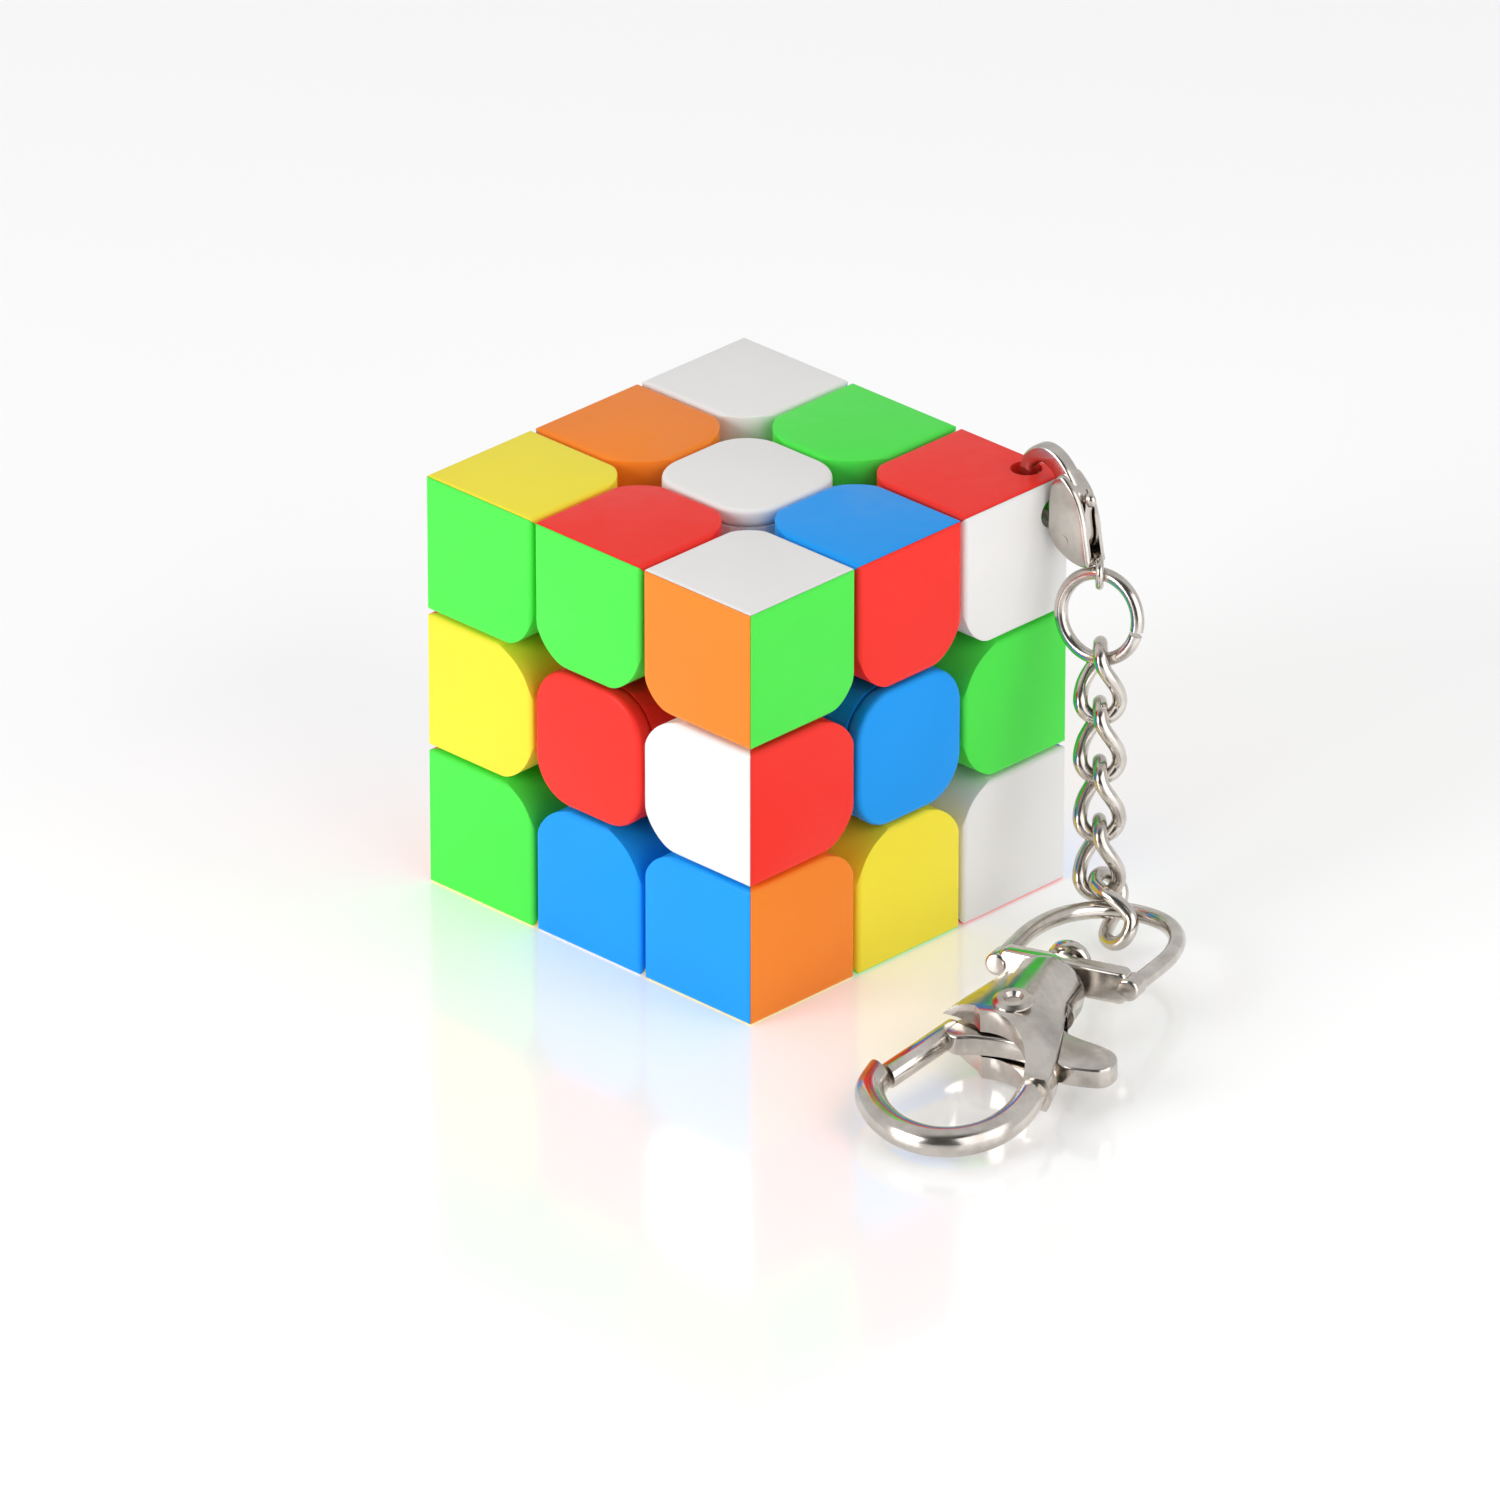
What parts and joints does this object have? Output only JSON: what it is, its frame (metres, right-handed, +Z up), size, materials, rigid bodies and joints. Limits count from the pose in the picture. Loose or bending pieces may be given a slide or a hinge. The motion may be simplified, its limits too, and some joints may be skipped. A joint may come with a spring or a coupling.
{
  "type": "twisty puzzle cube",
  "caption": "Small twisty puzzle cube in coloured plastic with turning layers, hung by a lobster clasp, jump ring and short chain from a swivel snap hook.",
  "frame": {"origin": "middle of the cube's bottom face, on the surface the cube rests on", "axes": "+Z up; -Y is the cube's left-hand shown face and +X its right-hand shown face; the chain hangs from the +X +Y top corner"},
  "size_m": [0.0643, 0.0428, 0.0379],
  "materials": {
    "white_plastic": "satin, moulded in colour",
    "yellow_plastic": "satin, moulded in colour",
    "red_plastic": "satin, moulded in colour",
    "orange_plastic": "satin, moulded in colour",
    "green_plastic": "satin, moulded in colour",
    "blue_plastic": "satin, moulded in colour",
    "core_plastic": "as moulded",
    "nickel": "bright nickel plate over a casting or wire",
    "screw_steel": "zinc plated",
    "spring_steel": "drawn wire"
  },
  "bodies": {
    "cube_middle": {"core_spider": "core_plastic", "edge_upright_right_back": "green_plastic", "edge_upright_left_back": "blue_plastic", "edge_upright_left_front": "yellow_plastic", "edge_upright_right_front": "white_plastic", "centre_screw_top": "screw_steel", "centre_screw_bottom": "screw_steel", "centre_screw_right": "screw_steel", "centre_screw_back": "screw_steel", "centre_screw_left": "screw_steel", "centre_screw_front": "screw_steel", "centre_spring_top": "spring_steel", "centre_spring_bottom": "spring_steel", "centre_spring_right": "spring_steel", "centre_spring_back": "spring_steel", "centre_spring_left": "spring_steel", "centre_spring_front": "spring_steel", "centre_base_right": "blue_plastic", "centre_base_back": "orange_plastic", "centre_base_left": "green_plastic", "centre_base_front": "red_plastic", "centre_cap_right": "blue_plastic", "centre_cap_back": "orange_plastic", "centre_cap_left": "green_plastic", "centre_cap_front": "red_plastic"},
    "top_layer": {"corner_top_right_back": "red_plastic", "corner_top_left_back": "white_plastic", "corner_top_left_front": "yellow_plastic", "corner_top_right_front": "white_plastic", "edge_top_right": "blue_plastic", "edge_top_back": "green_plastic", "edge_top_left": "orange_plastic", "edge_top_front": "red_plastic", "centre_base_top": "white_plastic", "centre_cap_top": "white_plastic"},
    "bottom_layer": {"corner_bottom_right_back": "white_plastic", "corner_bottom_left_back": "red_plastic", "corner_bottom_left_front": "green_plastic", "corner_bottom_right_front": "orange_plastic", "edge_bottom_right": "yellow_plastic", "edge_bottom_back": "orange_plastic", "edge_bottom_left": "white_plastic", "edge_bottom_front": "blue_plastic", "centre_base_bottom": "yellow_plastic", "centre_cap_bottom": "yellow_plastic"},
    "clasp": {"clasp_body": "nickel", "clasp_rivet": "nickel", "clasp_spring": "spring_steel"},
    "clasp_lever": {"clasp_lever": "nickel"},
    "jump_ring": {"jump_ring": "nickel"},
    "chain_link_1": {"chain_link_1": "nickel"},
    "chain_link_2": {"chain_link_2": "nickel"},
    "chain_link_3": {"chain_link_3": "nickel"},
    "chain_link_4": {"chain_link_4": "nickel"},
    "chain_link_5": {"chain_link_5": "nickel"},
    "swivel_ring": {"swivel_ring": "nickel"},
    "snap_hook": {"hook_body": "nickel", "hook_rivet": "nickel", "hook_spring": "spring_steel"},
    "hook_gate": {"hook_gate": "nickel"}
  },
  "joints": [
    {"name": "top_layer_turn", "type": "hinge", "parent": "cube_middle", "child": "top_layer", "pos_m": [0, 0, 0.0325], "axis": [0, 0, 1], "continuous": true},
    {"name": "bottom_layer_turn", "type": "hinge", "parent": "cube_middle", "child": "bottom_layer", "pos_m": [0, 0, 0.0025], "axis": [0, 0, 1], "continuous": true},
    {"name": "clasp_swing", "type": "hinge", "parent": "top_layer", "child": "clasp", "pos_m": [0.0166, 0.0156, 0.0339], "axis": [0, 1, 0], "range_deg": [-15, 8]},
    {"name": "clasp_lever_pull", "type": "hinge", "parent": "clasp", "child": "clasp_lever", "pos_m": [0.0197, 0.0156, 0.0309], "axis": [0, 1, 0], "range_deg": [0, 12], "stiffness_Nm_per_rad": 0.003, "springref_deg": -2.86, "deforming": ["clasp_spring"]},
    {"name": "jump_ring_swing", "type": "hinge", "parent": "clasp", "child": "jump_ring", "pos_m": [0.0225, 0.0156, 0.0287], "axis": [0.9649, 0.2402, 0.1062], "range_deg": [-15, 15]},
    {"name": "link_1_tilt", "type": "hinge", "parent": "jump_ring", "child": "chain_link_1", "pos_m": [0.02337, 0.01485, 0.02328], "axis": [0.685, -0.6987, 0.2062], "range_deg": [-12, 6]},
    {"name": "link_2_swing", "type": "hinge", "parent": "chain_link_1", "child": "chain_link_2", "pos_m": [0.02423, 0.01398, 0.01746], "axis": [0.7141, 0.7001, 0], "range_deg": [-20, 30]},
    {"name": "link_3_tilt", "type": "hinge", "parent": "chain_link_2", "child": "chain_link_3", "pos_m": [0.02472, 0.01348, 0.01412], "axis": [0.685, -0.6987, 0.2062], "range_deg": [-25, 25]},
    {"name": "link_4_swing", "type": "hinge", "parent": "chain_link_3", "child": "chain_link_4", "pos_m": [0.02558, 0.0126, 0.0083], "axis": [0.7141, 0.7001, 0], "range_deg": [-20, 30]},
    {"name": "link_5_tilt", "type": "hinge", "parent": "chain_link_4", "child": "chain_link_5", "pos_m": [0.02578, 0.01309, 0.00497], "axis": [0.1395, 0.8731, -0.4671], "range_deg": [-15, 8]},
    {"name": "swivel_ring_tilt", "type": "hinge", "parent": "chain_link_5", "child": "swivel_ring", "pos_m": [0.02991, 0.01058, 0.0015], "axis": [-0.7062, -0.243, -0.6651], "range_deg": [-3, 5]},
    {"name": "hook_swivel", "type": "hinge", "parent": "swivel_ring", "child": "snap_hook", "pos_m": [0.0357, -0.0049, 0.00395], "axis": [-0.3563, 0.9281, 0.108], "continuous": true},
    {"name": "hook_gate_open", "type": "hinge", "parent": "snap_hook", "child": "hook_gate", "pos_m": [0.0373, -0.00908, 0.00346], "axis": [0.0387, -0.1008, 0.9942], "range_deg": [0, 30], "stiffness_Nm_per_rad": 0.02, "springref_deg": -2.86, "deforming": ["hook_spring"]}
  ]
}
######
Work required: Which lines contain "bodies"? Show each of them.

Solution to this exercise:
What parts and joints does this object have? Output only JSON: what it is, its frame (metres, right-handed, +Z up), size, materials, rigid bodies and joints. Limits count from the pose in the picture. Loose or bending pieces may be given a slide or a hinge. The motion may be simplified, its limits too, and some joints may be skipped. A joint may come with a spring or a coupling.
  "bodies": {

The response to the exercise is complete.